Multiwinner Analogues of Plurality Rule: Axiomatic and Algorithmic Perspectives

TL;DR

This paper characterizes multiwinner committee scoring rules satisfying the fixed-majority criterion, introduces top-k-counting rules, and analyzes their computational complexity, providing both NP-hardness results and efficient algorithms.

Contribution

It defines and characterizes fixed-majority consistent multiwinner rules as a subclass of top-k-counting rules, and analyzes their computational complexity and algorithms.

Findings

Most rules are NP-hard to compute

Some rules admit polynomial-time algorithms

Exact FPT and approximation algorithms are provided

Abstract

We characterize the class of committee scoring rules that satisfy the fixed-majority criterion. In some sense, the committee scoring rules in this class are multiwinner analogues of the single-winner Plurality rule, which is uniquely characterized as the only single-winner scoring rule that satisfies the simple majority criterion.
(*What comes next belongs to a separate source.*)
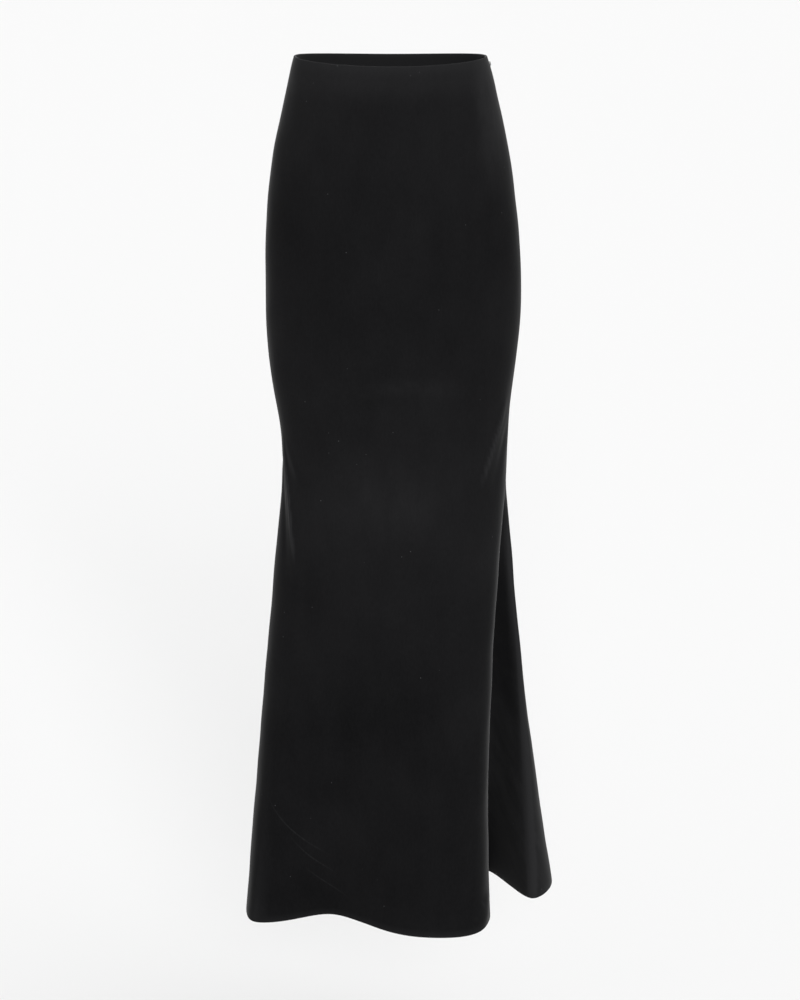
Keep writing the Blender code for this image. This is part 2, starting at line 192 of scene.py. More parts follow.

We define top-$k$-counting committee scoring rules and show that the fixed majority consistent rules are a subclass of the top-$k$-counting rules. We give necessary and sufficient conditions for a top-$k$-counting rule to satisfy the fixed-majority criterion. We find that, for most of the rules in our new class, the complexity of winner determination is high (that is, the problem of computing the winners is NP-hard), but we also show examples of rules with polynomial-time winner determination procedures. For some of the computationally hard rules, we provide either exact FPT algorithms or approximate polynomial-time algorithms.